The crowd, which ranged from students to retirees, came with a spirit of inquisitiveness, asking probing questions about concepts like the fatwa and jihad, the vexing new vocabulary of our political dialogue. They heard straightforward answers from people such as Joe Elder, a professor of sociology who was born in Tehran and has lived in Afghanistan; David Morgan, who has researched the origins and history of the Taliban; and Charles Hirschkind, who has spent the past few years in Egypt listening to audiotapes of the Qur'an and other Islamic texts to understand how Islam is communicated in the Middle East.

It was a night for administrators to relish, because very few universities in the United States could match the breadth of experience on the panel. "This is certainly as large, if not a larger, nucleus of people than I think you could find anywhere in the United States," says Charles Cohen, UW's director of religious studies, who organized the event.
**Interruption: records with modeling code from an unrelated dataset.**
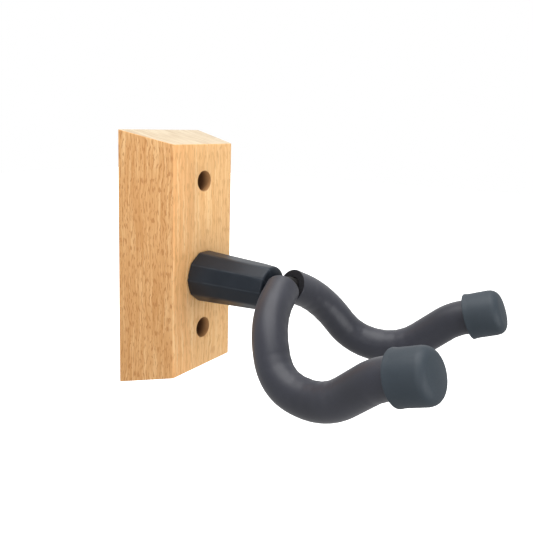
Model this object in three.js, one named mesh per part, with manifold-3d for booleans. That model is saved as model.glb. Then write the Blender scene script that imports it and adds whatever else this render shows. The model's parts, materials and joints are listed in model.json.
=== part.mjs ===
// Wall guitar hanger: a bevelled beech block that screws to the wall, and a padded steel yoke that
// turns on a shaft through the block. Millimetres, +Z up.
// Origin: the centre of the block's back face. The wall is the plane Y = 0 and the room is at -Y.
// Sizes called "out" are distances from the wall, so a point that is `out` away lies at Y = -out.
import * as THREE from "three";
import { ConvexGeometry } from "three/addons/geometries/ConvexGeometry.js";
import { mergeVertices } from "three/addons/utils/BufferGeometryUtils.js";
import Module from "manifold-3d";

const wasm = await Module();
wasm.setup();

// Driving dimensions
const BLOCK = { width: 47.2, height: 100, frontWidth: 35.4, frontHeight: 89.8, depth: 23.1 };
const SCREW_HOLE = { upper: 30.4, lower: -28.9, headRadius: 4, headDepth: 14, shankRadius: 2.25 };
const AXIS_HEIGHT = -7.5;
const RECESS = { radius: 6.8, depth: 12 };
const BORE_RADIUS = 5.3;
const FRONT_SEAT = { radius: 7.2, depth: 1.1 };
const BUSH = { inner: 4.1, outer: 5.15, flange: 1 };
const SHAFT = { radius: 4, tail: 0.9, tailRadius: 2.95, shoulder: 10.95, neck: 56.3 };
const NOSE = { radius: 2.4, end: 58.9 };
const WELD = { radius: 2.8, start: 57.8 };
const COLLAR = {
  sides: 10,
  back: 23.3,
  front: 56.3,
  backRadius: 10.3,
  frontRadius: 8.65,
  rimRadius: 7.4,
  chamfer: 1.1,
  seatRadius: 8.4,
  seatDepth: 1.2,
};
const ROD_RADIUS = 3;
const FOAM = { outer: 6.15, inner: 3.4, insideCap: 6.4 };
const CAP = { length: 12.7, radius: 8, lip: 0.2, lipLength: 1.4, bore: 6.5, boreDepth: 7 };
const CAP_END_ROUNDING = 3.3;
const GAP = 0.1;
const ROUND = 48;

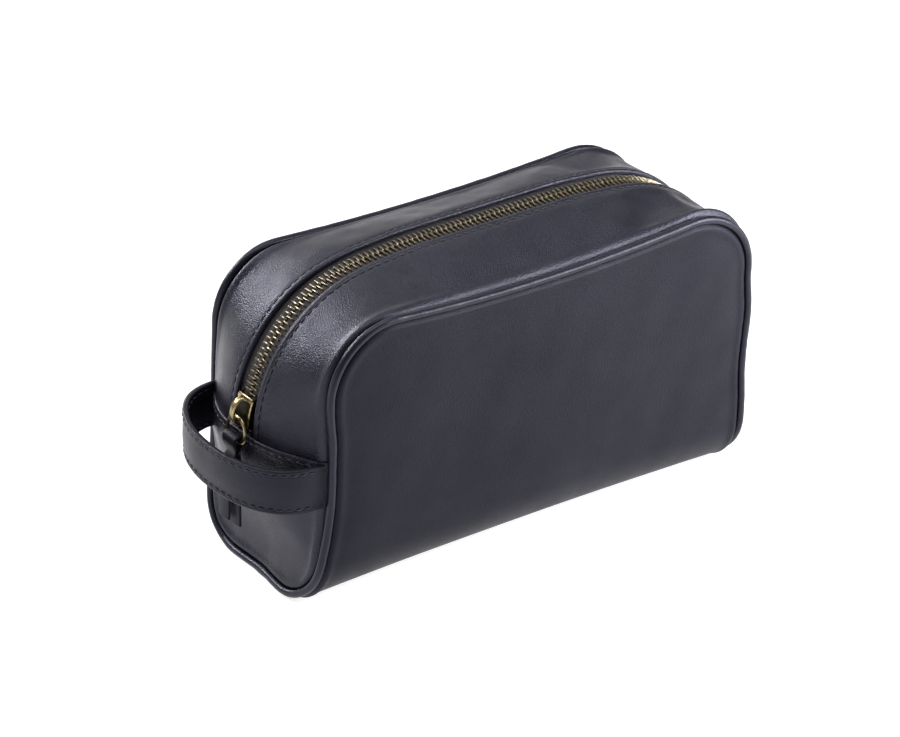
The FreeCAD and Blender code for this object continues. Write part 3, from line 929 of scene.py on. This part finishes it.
def small_block(low, high, radius):
    """Box with rounded edges, long along Y, as (points, faces)."""
    low, high = np.array(low, float), np.array(high, float)
    size = high - low
    middle = (low + high) / 2
    end = radius / size[1]
    stations = [(-0.5, 0.6), (-0.5 + end * 0.4, 0.88), (-0.5 + end, 1), (0.5 - end, 1),
                (0.5 - end * 0.4, 0.88), (0.5, 0.6)]
    ring = rounded_bar(size[0], size[2], radius)
    return tube_mesh(np.array([[(middle[0] + x * s, middle[1] + t * size[1], middle[2] + z * s)
                                for x, z in ring] for t, s in stations]))


def build_stops():
    """Two small stops at the closed end, one broad one at the far end."""
    face = chain_half_length + tape_level + 0.3
    low = hem_height + 0.9
    pair = [small_block((-face - 1.7, near, low), (-face + 0.2, far, low + 1.5), 0.4)
            for near, far in ((-4.4, -0.8), (0.8, 4.4))]
    dress(merge("zip_top_stops", pair, teeth_brass), "zip_brass", "root", "zip_closed_stops")
    box = small_block((face - 0.2, -4.4, low), (face + 1.7, 4.4, low + 3.3), 0.5)
    dress(merge("zip_bottom_stop", [box], teeth_brass), "zip_brass", "root", "zip_open_stop")


# ---- slider, ring and pull

def slider_shape(upper):
    """One plate of the slider with its two side flanges, from the nose to the tail."""
    low_box, high_box = cad_box("slider_body")
    nose, tail = low_box[2] - 0.1, high_box[2] + 0.2
    stations = np.array([0, 0.02, 0.06, 0.14, 0.3, 0.5, 0.7, 0.86, 0.94, 0.98, 1])
    widths = np.array([3.9, 4.7, 5.2, 5.5, 5.6, 5.8, 6.2, 6.5, 6.6, 6.5, 6.2])
    crest = np.array([2.3, 2.75, 3.05, 3.2, 3.3, 3.35, 3.3, 3.2, 3.05, 2.75, 2.3])
    underside = 1.85
    wall = 1.0
    lower_drop = 0.9
    rings = []
    for share, wide, high in zip(stations, widths, crest):
        z = nose + (tail - nose) * share
        turn = math.asin((z - chain_corner_z) / chain_radius) if z > chain_corner_z else 0.0
        half = [(wide - wall, 0.0), (wide, 0.0), (wide, high - 0.9), (wide - 0.3, high - 0.3),
                (wide - 1.0, high)]
        outline = half + [(0, high + 0.05)] + [(-y, h) for y, h in reversed(half)]
        outline += [(-wide + wall, underside), (wide - wall, underside)]
        ring = []
        for y, h in outline:
            radius = chain_radius + (h if upper else -h - lower_drop)
            ring.append((-chain_corner_x - radius * math.cos(turn), y,
                         chain_corner_z + radius * math.sin(turn) if turn else z))
        rings.append(ring)
    points, faces = tube_mesh(np.array(rings))
    if upper:
        faces = [face[::-1] for face in faces]
    return points, faces


def build_slider():
    """Two plates on a post in near-black brass, partly patina and partly painted shade; steep bevels and
    upward faces take the brighter brass, as edge wear and painted highlight.
    """
    post = small_block((-chain_half_length - 2.2, -0.45, chain_corner_z - 0.8),
                       (-chain_half_length + 2.6, 0.45, chain_corner_z + 2.2), 0.2)
    body = merge("slider_plates", [slider_shape(True), slider_shape(False), post], plate_patina_and_shade_brass, 35)
    body.data.materials.append(slider_brass)
    # Faces on steep bevels and faces turned upward get the brighter brass, which is edge wear with a painted
    # highlight. The rest keep the near-black brass, which is patina with painted shade.
    for face in body.data.polygons:
        worn_and_lit = 0.8 < abs(face.normal.x) < 0.96 or face.normal.z > 0.7
        face.material_index = 1 if worn_and_lit else 0
    dress(body, "zip_brass", "slider", "slider_body")


def spline(points, count):
    """Smooth curve through points, as Catmull-Rom spans."""
    points = np.asarray(points, float)
    padded = np.concatenate([2 * points[:1] - points[1:2], points, 2 * points[-1:] - points[-2:-1]])
    result = []
    spans = len(points) - 1
    for value in np.linspace(0, spans, count):
        i = min(int(value), spans - 1)
        t = value - i
        a, b, c, d = padded[i:i + 4]
        result.append(0.5 * ((2 * b) + (c - a) * t + (2 * a - 5 * b + 4 * c - d) * t ** 2
                             + (3 * b - a - 3 * c + d) * t ** 3))
    return np.array(result)


def build_bridge():
    """Arched band on the slider's outer face, which the ring hangs from."""
    face = -chain_half_length - 2.9
    z = ring_hang[2]
    points = np.array([(face + 0.6, 0, z + 9.5), (face - 1.2, 0, z + 9.9), (face - 3.5, 0, z + 8.8),
                       (face - 5.5, 0, z + 6.0), (face - 6.3, 0, z + 2.6), (face - 5.8, 0, z - 0.9),
                       (face - 3.9, 0, z - 3.5), (face - 1.4, 0, z - 4.5), (face + 0.6, 0, z - 4.6)])
    path = spline(points, 44)
    tangent = unit(np.gradient(path, axis=0))
    wide = np.interp(np.linspace(0, 1, len(path)), [0, 0.12, 0.4, 0.8, 1], [1.6, 1.2, 1.0, 1.05, 1.35])
    normal = np.stack([tangent[:, 2], 0 * tangent[:, 0], -tangent[:, 0]], axis=1)
    rings = rings_along(path, rounded_bar(3.2, 1.9, 0.75), y_axis, normal, wide)
    piece = make_object("bridge", *tube_mesh(rings), slider_brass)
    dress(piece, "zip_brass", "slider", "slider_bridge")


def build_ring():
    """D-shaped wire loop: an arc over the bridge, two rounded corners and the straight bar."""
    wire = 0.95
    corner = 2.5
    half = cad_box("pull_ring")[1][1] - 1.5
    drop = math.hypot(pull_bar[0] - ring_hang[0], pull_bar[2] - ring_hang[2])
    lean = math.atan2(ring_hang[0] - pull_bar[0], ring_hang[2] - pull_bar[2])
    arc_top = np.radians(np.linspace(180, 0, 25))
    top = np.stack([half * np.cos(arc_top), half * np.sin(arc_top) - half], axis=1)
    turn = np.radians(np.linspace(0, -90, 9))
    right = np.stack([half - corner + corner * np.cos(turn), -drop + corner + corner * np.sin(turn)], axis=1)
    outline = np.concatenate([top, right, right[::-1] * np.array([-1, 1])])
    outline = spaced(np.concatenate([outline, outline[:1]]), 0.6, closed=True)
    path = np.stack([outline[:, 1] * math.sin(lean), outline[:, 0], outline[:, 1] * math.cos(lean)], axis=1)
    path = path + ring_hang
    normal = np.array([math.cos(lean), 0, -math.sin(lean)])
    rings = rings_along(path, circle(wire, 12), np.cross(loop_tangent(path), normal), normal)
    piece = make_object("wire_ring", *tube_mesh(rings, closed=True), slider_brass, crease_angle=0)
    dress(piece, "zip_brass", "ring", "pull_ring")


def build_pull():
    """One strip: up the outer ply, over the ring's bar, pinched below it, and down the inner ply."""
    x, _, z = pull_bar
    tail = pull_low
    points = np.array([(x - 0.6, 7.0, tail - 1.6), (x - 0.8, 6.2, tail + 14), (x - 0.9, 3.8, z - 18),
                       (x - 1.1, 1.4, z - 10.5), (x - 1.6, 0.4, z - 6.4), (x - 2.9, 0, z - 3.0),
                       (x - 3.6, 0, z - 0.2), (x - 3.0, 0, z + 2.1), (x - 1.2, 0, z + 2.9),
                       (x + 0.5, 0, z + 2.2), (x + 1.5, 0, z + 0.3), (x + 1.7, 0, z - 2.2),
                       (x + 1.2, 0, z - 5.0), (x + 0.8, 0.6, z - 9.5), (x + 1.0, 1.0, z - 18),
                       (x + 1.6, 1.2, tail + 13), (x + 2.2, 1.2, tail - 3.8)])
    path = spline(points, 150)
    tangent = unit(np.gradient(path, axis=0))
    side = unit(y_axis - tangent * (tangent @ y_axis)[:, None])
    pinch = bump(path[:, 2] - (z - 7.5), 3.2)
    below = smooth((z - 12 - path[:, 2]) / 12)
    full = 10.0
    width = 10.4 - 3.6 * pinch - 1.8 * below
    rings = rings_along(path, rounded_bar(full, 1.5, 0.45), side, np.cross(tangent, side), width / full)
    piece = make_object("zip_pull", *tube_mesh(rings), wrap_leather)
    dress(piece, "strap_leather", "pull", "leather_pull")


# ---- hand strap

def strap_path():
    """Half-elliptical loop out of both end seams, along the plies' meeting line."""
    turn = np.linspace(0.0, math.pi, 160)
    reach = strap_reach - 1.5
    span = half_depth - 4.2
    squareness = 0.88
    across = np.cos(turn)
    x = strap_centre_x - reach * np.sin(turn) ** squareness
    y = -span * np.sign(across) * np.abs(across) ** squareness
    z = strap_middle_z + 1.5 * y / span + 2.0 * np.clip(y / span, 0, 1) ** 2
    loop = np.stack([x, y, z], axis=1)
    start = np.array([[strap_centre_x + 3.4, -span - 0.5, loop[0, 2]],
                      [strap_centre_x + 1.6, -span - 0.15, loop[0, 2]]])
    end = start[::-1] * np.array([1, -1, 1])
    end[:, 2] = loop[-1, 2]
    return spaced(np.concatenate([start, loop, end]), 1.3)


def ply_section(inner_face, outer_face, puff):
    """Section of one ply as heights, free face and hidden face: its free face is softly crowned."""
    half = strap_width / 2
    z = np.concatenate([np.linspace(-half, -half + 4.5, 10), np.linspace(-half + 6, half - 6, 12),
                        np.linspace(half - 4.5, half, 10)])
    from_edge = half - np.abs(z)
    edge_round = 0.5 * np.clip(1 - from_edge / 0.7, 0, 1) ** 2
    groove = 0.22 * bump(from_edge - strap_stitch_line, 0.75)
    crown = puff * smooth((from_edge - 3.5) / 7)
    bead = 0.12 * bump(from_edge - 1.2, 0.8)
    free = outer_face + np.sign(outer_face) * (crown - groove - edge_round + bead)
    return z, free, 0 * z + inner_face


def build_strap():
    """Outer and inner ply, each with its two rows of stitches."""
    path = strap_path()
    tangent = unit(np.gradient(path, axis=0))
    out = np.stack([tangent[:, 1], -tangent[:, 0], 0 * tangent[:, 0]], axis=1)
    out = unit(out * np.sign(-out[len(out) // 2, 0]))
    lean = 0.05 * np.sin(np.linspace(0, math.pi, len(path)))
    rise_way = unit(np.array([0, 0, 1.0]) + out * lean[:, None])
    # Hidden face, free face and puff of each ply.
    plies = {"strap_outer": (0.03, 1.45, 0.35), "strap_inner": (-0.03, -1.45, 0.15)}
    for name, (near_face, free_face, puff) in plies.items():
        z, free, near = ply_section(near_face, free_face, puff)
        free_grid, near_grid = (path[:, None] + out[:, None] * face[:, None] + rise_way[:, None] * z[:, None]
                                for face in (free, near))
        free_grid = free_grid + out[:, None] * (0.1 * ripple(free_grid, 18, 51))[..., None]
        piece = shell(name, free_grid, near_grid, strap_leather, flip=free_face > 0)
        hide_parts(name + "_ply", "strap_front_end", "strap_back_end")
        bend_with_strap(piece)
        face_out = out if free_face > 0 else -out
        for row, way in (("low", -1), ("high", 1)):
            height = way * (strap_width / 2 - strap_stitch_line)
            line = path + out * (free_face * 0.86) + rise_way * height
            run = stitch_run(line[4:-4], face_out[4:-4], *strap_stitch)
            stitches = merge(name + "_stitches_" + row, [mesh for mesh, _ in run], thread, 0)
            bend_with_strap(stitches)


def bend_with_strap(piece):
    """Bake the piece's placement into its points."""
    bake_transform(piece)


# ---- board, floor, light and camera

def build_board():
    board = frame["nodes"]["base_board"]
    board.data.materials.clear()
    board.data.materials.append(board_material())


def build_floor():
    material, tree, shader = new_material("studio_floor", 0.9)
    feed(tree, shader, "Base Color", noise(tree, 3), [(0.2, grey(0.4)), (0.8, grey(0.43))])
    shader.inputs["Emission Color"].default_value = (1, 1, 1, 1)
    shader.inputs["Emission Strength"].default_value = 0.8
    size = 4000.0
    points = [(-size, -size, 0), (size, -size, 0), (size, size, 0), (-size, size, 0)]
    floor = make_object("studio_floor", points, [(0, 1, 2, 3)], material, crease_angle=0)


def stand(name, data, place, right, up, back):
    """An object for a light's or a camera's data, at a place and with its own axes."""
    thing = add_object(name, data)
    thing.matrix_world = Matrix([[right[i], up[i], back[i], place[i]] for i in range(3)] + [[0, 0, 0, 1]])
    return thing


def area_light(name, place, target, width, height, power):
    """A white panel at a place, facing a target, in metres and watts."""
    data = bpy.data.lights.new(name, "AREA")
    data.shape = "RECTANGLE"
    data.size = width
    data.size_y = height
    data.energy = power
    back = unit(np.array(place, float) - np.array(target, float))
    right = unit(np.cross((0, 0, 1.0), back))
    stand(name, data, place, right, np.cross(back, right), back)


def build_light():
    world = bpy.data.worlds.new("studio")
    bpy.context.scene.world = world
    world.use_nodes = True
    world.node_tree.nodes["Background"].inputs["Color"].default_value = (0.97, 0.97, 1, 1)
    world.node_tree.nodes["Background"].inputs["Strength"].default_value = 0.2
    area_light("key_back_left", (-0.95, 1.35, 1.3), (-0.09, 0, 0.12), 0.5, 0.45, 32)
    area_light("low_back", (-0.12, 1.45, 0.5), (-0.1, 0, 0.12), 0.4, 0.28, 9)
    area_light("high_left", (-0.45, 0.8, 1.75), (-0.06, 0, 0.12), 0.7, 0.6, 8)
    area_light("wall_back_right", (0.9, 1.75, 1.15), (0, 0, 0.12), 2.0, 1.0, 8)
    area_light("top", (0.25, -0.2, 2.0), (0, 0, 0.08), 1.2, 0.9, 20)
    area_light("front_right", (0.37, -0.35, 0.27), (0.1, -0.05, 0.13), 0.28, 0.28, 5.4)
    area_light("left", (-0.72, -0.1, 0.2), (-0.15, 0, 0.07), 0.3, 0.25, 0.6)


def build_camera():
    azimuth, elevation, roll = np.radians([-37.863, 28.934, 2.265])
    distance = 2.6
    target = np.array([-0.01984, 0.0, 0.0810])
    back = np.array([math.sin(azimuth) * math.cos(elevation), -math.cos(azimuth) * math.cos(elevation),
                     math.sin(elevation)])
    right = unit(np.cross((0, 0, 1.0), back))
    up = np.cross(back, right)
    rolled_right = right * math.cos(roll) + up * math.sin(roll)
    rolled_up = -right * math.sin(roll) + up * math.cos(roll)
    data = bpy.data.cameras.new("camera")
    data.sensor_width = 36
    data.lens = 206.03
    data.clip_end = 50
    camera = stand("camera", data, target + back * distance, rolled_right, rolled_up, back)
    bpy.context.scene.camera = camera
    bpy.context.scene.view_settings.view_transform = "Standard"


build_gussets()
build_zip_stitches()
build_body()
build_end("left")
build_end("right")
build_piping()
build_tapes()
build_teeth()
build_stops()
build_slider()
build_bridge()
build_ring()
build_pull()
build_strap()
build_board()
build_floor()
build_light()
build_camera()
And, in another irony of September 11, the teach-in also represented a coming-out party, of sorts, because at least three of the panelists wouldn't have been there - and the panel might not have convened at all - if the university had not been in the midst of building up its resources in Islam and Middle Eastern history. Religious studies didn't exist as an official major until this fall. As recently as four years ago, the school's Middle Eastern studies program was so understaffed that Michael Chamberlain, in one of his first acts as director, recommended disbanding it. "We've gone pretty quickly from a position of relative weakness to one of relative strength," says Chamberlain. "And I think we all feel pretty fortunate for that now."